Yet, although Madoff is American and the Ponzi scheme he perfected to a science is as American as an apple pie (Ponzi scheme is named after an American called Charles Ponzi who invented the scam in 1903), no one has called the swindle an “American scam” in the same way that 419 email scams are called “Nigerian scams” even in the official communications of Western governments.
Indeed, shortly after the magnitude of Madoff’s fraud became public knowledge and the mass outrage of Americans began to seep in, the American media, including the influential New York Times, strained hard, in fact too hard, to exculpate Jewish Americans of associational complicity in Madoff’s staggeringly monumental scam. Which is as it should be. No innocent person deserves to share in the guilt of another person’s crimes by the mere fact of sharing the same ethnicity or national space with the criminal.
The trouble is that this consideration is not often extended to “other” people. Email frauds from Nigeria are committed by a tiny minority of Nigerians— and from a particular part of the country. But the scam is named after the entire country even in official U.S. government documents.
As I once argued on this page, even though 419 email scams are omnipresent on the Internet and swindle many innocent (but sometimes greedy) people out of their hard-earned money, Nigerians are not the worst perpetrators of Internet fraud in the word. That dubious honor, interestingly, belongs to Americans, according to statistics from the Federal Bureau of Investigation and the National White Collar Crime Center, the two U.S. agencies that monitor Internet crime. Yet there is no such thing as “American Internet scams.”
The statistics on the Web site of the Internet Crime Complaint Center (IC3) show that between 87 percent and 76 percent of all Internet fraud reported in the world between 2001 and 2008 was committed by Americans.
In 2008, for instance, only 7.8 percent of Internet frauds were perpetrated from Nigeria. Compare this to America’s 66.1 percent and the UK’s 10.1 percent. Add to this the myriad of offline frauds that America has birthed in the past couple of years—Ponzi schemes, multi-level pyramid schemes, telemarketing frauds, etc—and you have a place that is more deserving of the epithet “a nation of scammers” than Nigeria.
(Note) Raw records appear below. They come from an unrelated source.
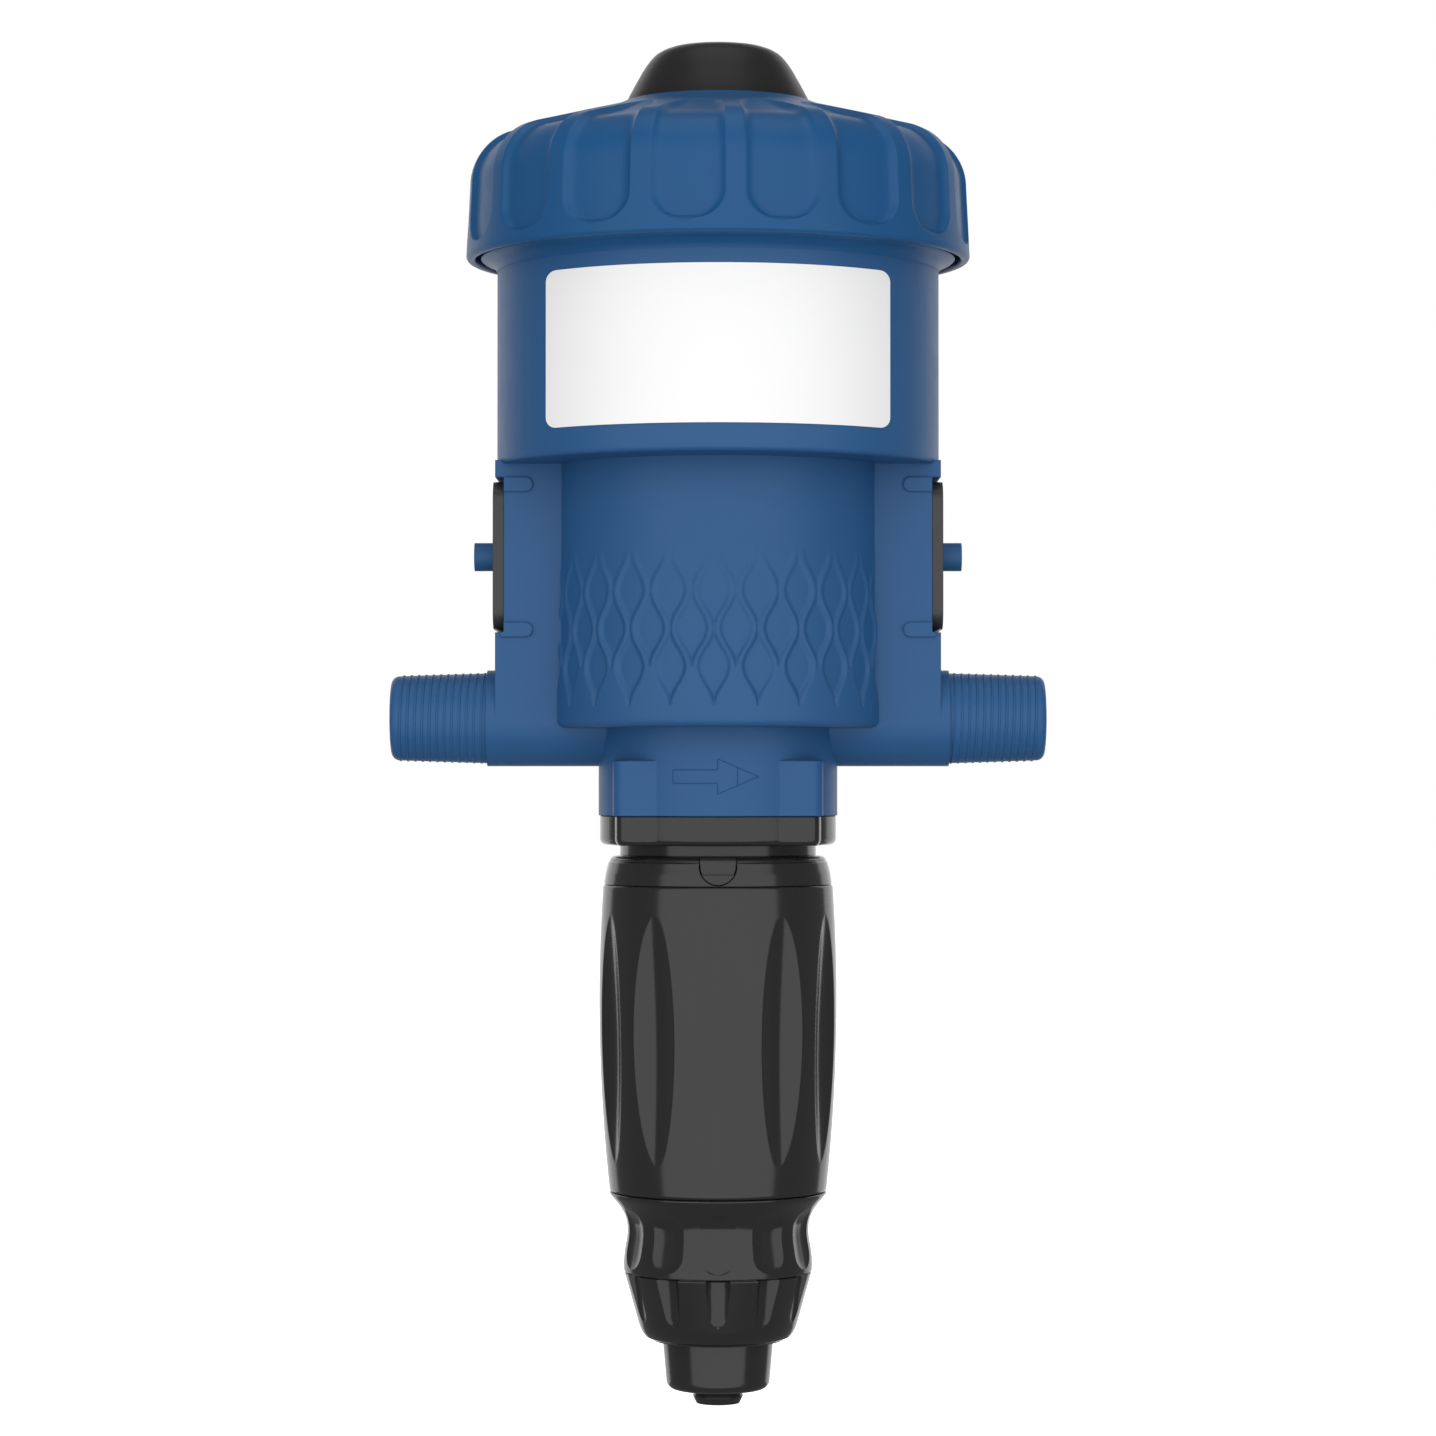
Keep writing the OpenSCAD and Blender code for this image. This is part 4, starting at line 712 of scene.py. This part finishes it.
# Screws, rods and pins: bright steel, cut and turned from bar, all of them CAD nodes. Four socket-head
# screws hold the collar to the neck from below, and the rest sits inside.
bright_steel = moulded("bright_steel", (0.56, 0.56, 0.57), (0.50, 0.50, 0.51), 0.28, grain=0.0004, edge=0.0)
bright_steel.node_tree.nodes["Principled BSDF"].inputs["Metallic"].default_value = 1.0
paint(bright_steel, "collar_screws", "crown_screws", "trip_rod", "trip_legs", "plunger_rod", "rod_nut",
      "drive_pins")

# Springs: coils of bright steel wire with their ends in their seats. The vent and suction springs stay fixed
# in the housing, and the trip spring stretches between the piston and its gear.


def spring(node, wire, turns):
    """Coil of round wire in place of a CAD spring, as long and as wide as it."""
    low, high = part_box(node)
    coil = blank("steel_" + node)
    mean, length = high[0] - wire, high[2] - low[2] - 2 * wire
    grown(coil, thread, {"Turns": turns, "Start Radius": mean, "End Radius": mean, "Length": length,
                         "Ridge Radius": wire}, bright_steel, 60.0)
    coil.data.transform(Matrix.Translation((0, 0, low[2] + wire)))
    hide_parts(node)
    return coil, low[2], high[2]


for node, wire, joint, travel, fixed_top in (("vent_spring", 0.0007, "vent_press", 0.003, False),
                                             ("suction_spring", 0.0006, "suction_lift", 0.0025, True)):
    coil, low, high = spring(node, wire, 6.0)
    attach(coil, "housing")
    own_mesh(coil)
coil, low, high = spring("trip_spring", 0.0007, 4.0)
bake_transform(coil, "motor_piston", "valve_gear", start=(0, 0, low), end=(0, 0, high))

# Seals: soft black rubber rings, lips and valve discs, all of them CAD nodes. They're moulded to size
# and held in their grooves or on their stems by their own stretch.
seal_rubber = moulded("seal_rubber", (0.018, 0.018, 0.018), (0.014, 0.014, 0.014), 0.62, grain=0.0003,
                      rise=0.00004, edge=0.0)
paint(seal_rubber, "cover_seal", "vent_seal", "piston_seal", "skirt_seal", "plunger_seal", "stem_seal",
      "barrel_seal", "seat_gasket", "poppet_seal", "outlet_valve", "inlet_valves")

# Motor and dosing pieces inside: natural and white acetal mouldings, all of them CAD nodes.
# They're screwed or pushed together and run in the drum, the tube and the barrel.
ivory_acetal = moulded("ivory_acetal", (0.70, 0.66, 0.56), (0.66, 0.62, 0.52), 0.38, edge=0.0003)
paint(ivory_acetal, "vent_stem", "piston_crown", "piston_tube", "suction_poppet")
white_acetal = moulded("white_acetal", (0.82, 0.82, 0.80), (0.79, 0.79, 0.77), 0.36, edge=0.0003)
paint(white_acetal, "gear_yoke", "plunger", "rod_guide", "dosing_barrel", "clamp_ring")
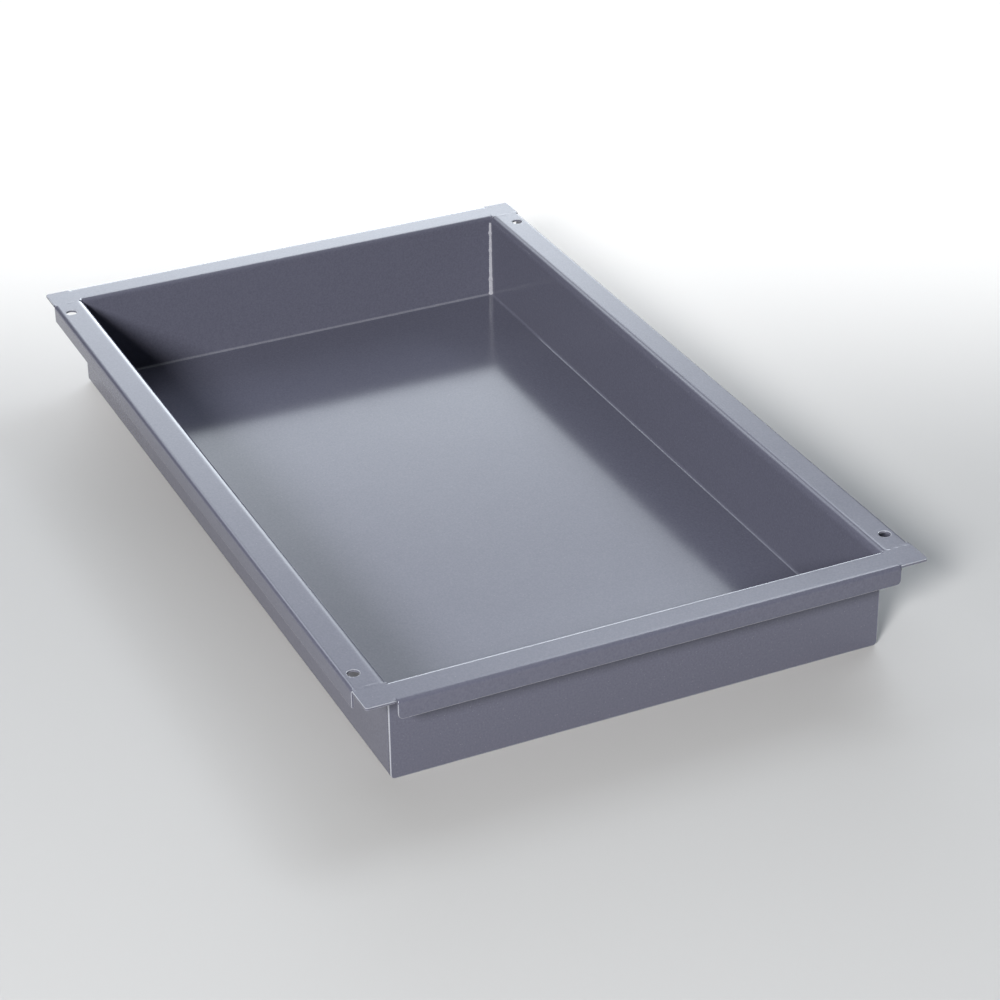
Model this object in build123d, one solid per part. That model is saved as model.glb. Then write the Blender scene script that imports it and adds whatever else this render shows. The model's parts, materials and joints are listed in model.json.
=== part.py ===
from build123d import *
import os

# Shallow rectangular pan of folded and welded enamelled sheet steel.
# Millimetres, +Z up. The origin is at the middle of the underside and +X runs along the length.
# Front is +X, rear is -X, right is +Y and left is -Y.

# Overall sizes, taken over the rims.
LENGTH = 530.0
WIDTH = 325.0
HEIGHT = 58.5

# The sheet, its folds and its ground edges. A fold's radius is that of the inside of the bend.
SHEET = 1.5
FLOOR_FOLD = 1.5
SIDE_FOLD = 3.0
END_FOLD = 0.6
LIP_FOLD = 0.8
GROUND_EDGE = 0.9

# Rims: width from the wall's outer face to the lip's, and depth down to the lip's lower edge.
SIDE_RIM = 18.5
END_RIM = 17.2
SIDE_LIP = 11.0
END_LIP = 11.0
LIP_CORNER = 3.0
END_LIP_OVERHANG = 1.5      # an end lip runs this far past each side wall's outer face
EAR_CORNER = 2.0            # tip radius of the end rims' ears

# Punched holes in the side rims.
HOLE_DIAMETER = 6.6
HOLE_FROM_END = 14.8        # from the end wall's inner face
HOLE_FROM_EDGE = 7.0        # from the rim's outer edge

# Welds.
SEAM_GAP = 1.0              # butt gap between a side rim and the end rim's ear
SEAM_DROP = 1.0             # how far the gap runs down the wall below the bend
CORNER_WELD = 2.2           # leg of the fillet welds in the four upright corners
FLOOR_WELD = 1.8            # leg of the fillet welds along the floor's two ends
WELD_HOLLOW = 0.3           # how far a fillet weld's face sinks below the flat

# Places worked out from the sizes above.
HALF = SHEET / 2
wall_x_out = LENGTH / 2 - END_RIM
wall_x_in = wall_x_out - SHEET
wall_y_out = WIDTH / 2 - SIDE_RIM
wall_y_in = wall_y_out - SHEET
rim_under = HEIGHT - SHEET
side_rim_x = wall_x_in - SEAM_GAP
seam_foot = rim_under - SIDE_FOLD - SEAM_DROP
end_bend_foot = rim_under - END_FOLD


def block(x0, x1, y0, y1, z0, z1):
    """A box given by its faces, each pair in either order."""
    centre = Pos((x0 + x1) / 2, (y0 + y1) / 2, (z0 + z1) / 2)
    return centre * Box(abs(x1 - x0), abs(y1 - y0), abs(z1 - z0))


def bent_strip(corners, folds):
    """The section of a folded sheet: the corners of its middle line and a fold radius for each bend."""
    line = FilletPolyline(*corners, radius=[fold + HALF for fold in folds])
    return trace(line, line_width=SHEET)


def fillet_weld(leg):
    """The section of a weld in a corner at the origin, with its legs along +X and +Y and a hollow face."""
    sunk = leg / 2 - WELD_HOLLOW * 0.5 ** 0.5
    return make_face([
        Line((0, 0), (leg, 0)),
        ThreePointArc((leg, 0), (sunk, sunk), (0, leg)),
        Line((0, leg), (0, 0)),
    ])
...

The figures from IC3 also show that 419 email scams cumulatively constitute less than 3 percent of all online frauds and that the prevalence of these email scams decreased from 15.5 percent in 2001 to less than 3 percent in 2008.
While our unflattering international reputational profile may be deserved—no one can deny, for instance, that there is high-level corruption in high and low places in Nigeria and that many of our compatriots engage in spectacularly high-profile international crimes—we are not worse than many countries that are outside the radar of the Western media.
This was the conclusion reached by a US-based Gambian professor of international relations at Miami University called Abdoulaye Saine who visited Nigeria for the first time this year. In a perceptive essay titled “Why the bad-rap about Nigeria/ns,” Saine wrote: “Contrary to generally held negative perceptions of Nigerians, they are a gracious and hospitable people who are welcoming of visitors. This is not the case in many parts of the world. Why then have Nigerians and Nigeria had such a bad-rap? In a country of over 130 million or more along with a large Diaspora, one is certain to find many bad apples. Regrettably, it is the bad apples that give Nigeria and Nigerians their less than flattering image.”
This gracious appraisal of Nigeria and Nigerians, rather paradoxically, elicited negative reactions from many Nigerians in the diaspora. Some said the author’s account of Nigeria was overly saccharine; others slandered him as being “in the pay of the Nigerian government.”
It would appear that most diasporan Nigerians have a deep psychological investment in the perpetual portrayal of Nigeria and Nigerians in the worst imaginable light. It’s hard to locate the inspiration behind the excessively showy but contemptibly piteous self-loathing that many diasporan Nigerian unceasingly exhibit on Internet discussion boards. I can only surmise that some diasporans have a psychic need to justify their dysphoric exilic conditions by habitually imagining the worst of their homeland. National self-hatred now functions as a psychic defense mechanism to suture and soothe the rupture and frustrations of voluntary expatriation.
While I perfectly understand the sentiments that inform the angst that many of us—both at home and in the diaspora—feel at the unimpressive pace of our growth as a nation and the ineptitude of our post-independence national leadership, I am constrained to observe that the counter-intuitive, knee-jerk self-hatred Nigerians spewed in response to Professor Saine’s sober and nuanced article was truly pity-inspiring and ridiculous. For me, that wasn’t patriotic disillusionment or self-reflexive criticism; it was ludicrous self-dislike.
The larger import of the author’s write-up, in my mind, is to make the case that Nigeria isn’t nearly as terrible as it’s been cracked up to be, that many countries that have more flattering external images than Nigeria are, in fact, not qualitatively better than Nigeria.